Deltares has gained worldwide knowledge and experience with conventional power plants over the past decades. Combined with the expertise of our studies from related fields, Deltares can conduct integrated research and provide advice:

  • For developers, we conduct research on the feasibility of OTEC power plants and how to minimise costs and risks.
  • Governments and stakeholders can use our impact analyses and environmental studies to build support for OTEC power plants.
  • Anyone otherwise involved in the development of OTEC plants can use our systems knowledge to build a sustainable and efficient plant.

For design, predicting effects and improving the efficiency of OTEC systems, we deploy the following software packages:

  • Delft3D for flow, density flow and water quality modelling
  • CORMIX for measuring plume dispersion at the discharge point. CORMIX and Delft3D can also be used in combination.
  • WANDA for hydraulic and thermal design of the supply and discharge systems of the OTEC power plant.

Blue energy: energy from salt gradient

Blue energy has great potential for renewable energy generation. This energy is generated from the difference in concentration between salt and fresh water through osmosis. Like energy from temperature differences and tides, energy from salt gradient is not dependent on external influences such as wind or sun.
Deltares provides project developers, contractors, investors and policymakers with knowledge about flow, recirculation and the impact on the environment to make blue energy a sustainable form of energy. In the Blue Energy project on the Dutch Afsluitdijk, the world's first blue power plant, we are investigating with partners the ecological effects of large-scale blue energy projects and looking at possible upscaling.

With blue energy, you have to know very accurately what concentrations of fresh and salt water you are taking in and how the water flows. If the discharged water mixes with the water you take in then this can lead to energy loss very quickly. With our knowledge of this, we add value.
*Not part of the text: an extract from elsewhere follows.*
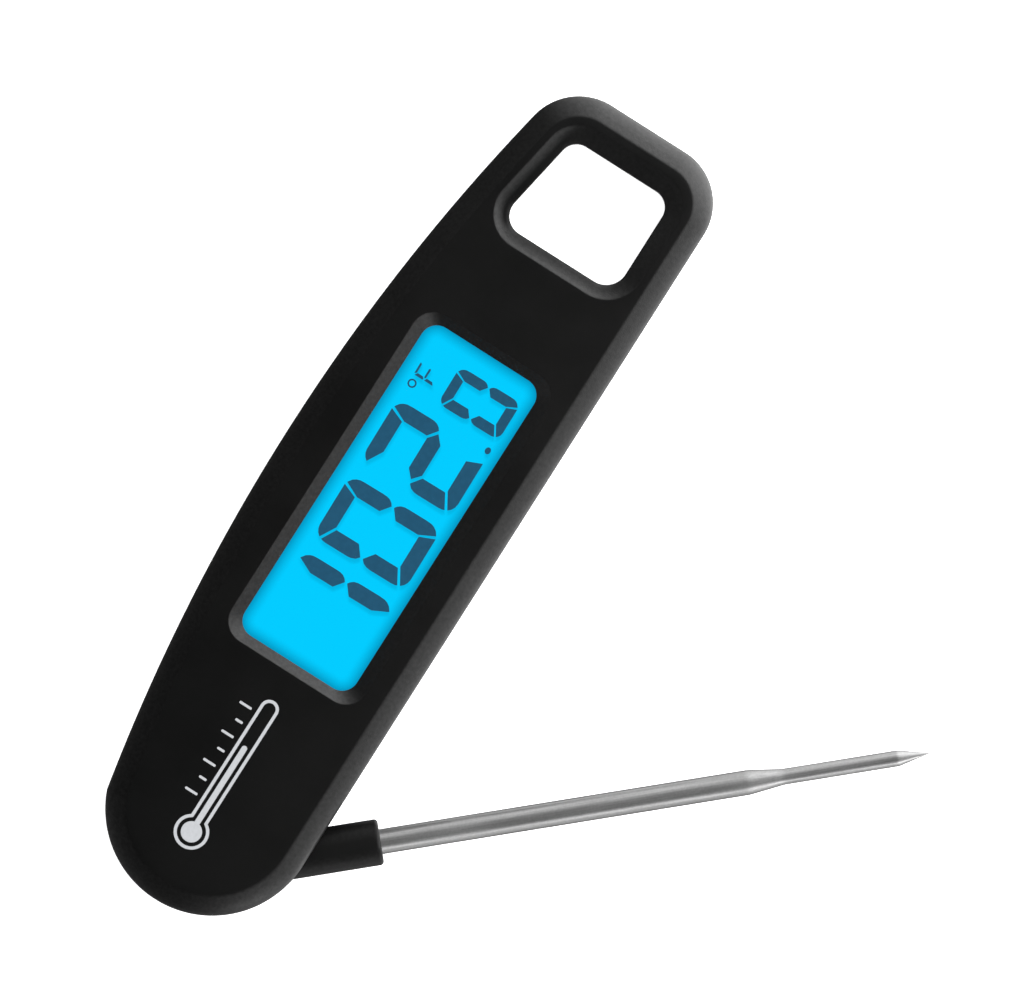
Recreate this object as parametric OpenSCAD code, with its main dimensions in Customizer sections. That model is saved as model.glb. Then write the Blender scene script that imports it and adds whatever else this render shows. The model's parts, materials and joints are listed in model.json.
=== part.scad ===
// Folding meat thermometer. +Z comes out of the display face, +Y runs towards the hanging hole,
// +X is the straight side that the probe folds into. The origin is on the flat back.

/* [Body] */
// Length of the body
body_l = 140.8; // [140:0.2:142]
// Width of the body
body_w = 38; // [38:0.1:39]
// Thickness of the body
body_t = 17.4; // [17.4:0.1:18.4]
// Wall thickness
wall = 2; // [1.9:0.1:2.1]
// Width of the bevel round the front
bevel_w = 3.1; // [2.4:0.1:3.2]
// Radius of the bowed side
side_r = 311; // [300:1:320]
// Radius of the rounded hinge end
end_r = 16.5; // [16.4:0.1:16.6]

/* [Hanging hole] */
// Bottom edge of the hole
hole_low_y = 46.1; // [46:0.1:47]
// Top edge of the hole
hole_top_y = 63; // [62.4:0.1:63.4]
// Straight right edge of the hole
hole_right_x = 12.05; // [11.6:0.05:12.1]
// Width of the dish round the hole
dish_w = 2.7; // [2.4:0.1:2.8]
// Depth of the dish round the hole
dish_h = 0.7; // [0.6:0.1:1.6]

/* [Display] */
// Width of the visible window
window_w = 20.4; // [19.6:0.1:20.6]
// Length of the visible window
window_l = 56.1; // [55:0.1:56.4]
// Depth of the sloping surround
surround_h = 1.3; // [1:0.1:1.4]

/* [Probe] */
// Diameter of the needle's shank
shank_d = 3.9; // [3.6:0.1:4]
// Diameter of the needle's reduced tip
tip_d = 2.5; // [2.4:0.1:2.7]
// Distance from the hinge to the needle's point
probe_reach = 101.9; // [98:0.1:102.2]
// Distance from the hinge to the end of the arm
arm_reach = 16.2; // [15.8:0.1:16.4]
// Width of the arm
arm_w = 7.2; // [6.8:0.1:7.3]
// Angle of the probe away from the +X direction
probe_angle = 41.6; // [-88:0.1:88]

/* [Hidden] */
$fn = 48;
eps = 0.1; // overshoot of a cut
far = 100; // reach of a cut that leaves the body

// Colours
black_plastic = [0.05, 0.05, 0.05];
dark_rubber = [0.12, 0.12, 0.12];
steel = [0.7, 0.7, 0.7];
brass_yellow = [0.8, 0.65, 0.3];
board_green = [0.05, 0.3, 0.12];
light_blue = [0, 0.8, 1];

// Heights from the back face
part_z = 8.4; // where the covers meet, and the needle's axis
roof_z = body_t - 1.8; // inside of the front wall
floor_z = 1.8; // inside of the back wall
board_low = 8.6;
board_top = 9.6;
glass_low = 12.3;
glass_top = 14.2;
lens_low = roof_z - 1.2;
lens_top = roof_z - 0.2;

// Pocket of the arm and slot of the needle, both open on the +X side
pivot = [15, -55.1];
arm_t = 8;
arm_gap = 0.4;
pocket_low = part_z - arm_t / 2 - arm_gap;
pocket_top = part_z + arm_t / 2 + arm_gap;
pocket_x = pivot.x - arm_w / 2 - arm_gap;
pocket_y = pivot.y + norm([arm_reach, arm_w / 2]) + 0.3;
slot_low = part_z - 2.5;
slot_top = part_z + 2.5;
slot_x = pivot.x - shank_d / 2 - 0.35;
slot_y = pivot.y + probe_reach + 1;

// Hinge
trunnion_r = 1.95;
hinge_play = 0.05;
bushing_r = 2.7;
bushing_fit = 0.02;
flange_r = 3.4;
flange_t = 0.35;
bushing_top = 13.8;
seal_top = 14.4;
trunnion_top = 14.6;
trunnion_low = 1.9;
lead_bore_r = 1.1;
bore_top = body_t - 1.6;
bore_low = 1.6;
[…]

Anton de Fockert, flow expert

We have been doing studies for various forms of power plants for more than 40 years. For a sustainable and efficient blue power plant and minimal impact on ecology, our systems knowledge is essential. For instance, differences in freshwater-salt gradients have a direct impact on the amount of energy extracted. Discharging too much saltwater to freshwater, combined with the flow, can lead to salinisation and thus energy loss. The question is therefore: how can we prevent the discharged water from mixing with the water you want to take in?

Our research on recirculation and plume dispersion, which we also carry out at OTEC, is crucial to assess the fresh-salt gradients at the power plants' intake. And because several fields of expertise converge in blue energy, we assess studies of this kind both separately and, more importantly, integrally.

Our clients

Among other things, we make our knowledge available to project developers who want to prevent water hammer. We advise them on hydraulic design. We also analyse the internal mixing of the systems based on detailed hydrodynamics. This provides maximum energy generation. Project developers and investors can come to us to determine energy potential, feasibility and design implementation. Contractors use our research to save costs and minimise risks during construction and maintenance of blue energy plants. Policymakers and stakeholders can use our impact analyses and environmental studies to create public support.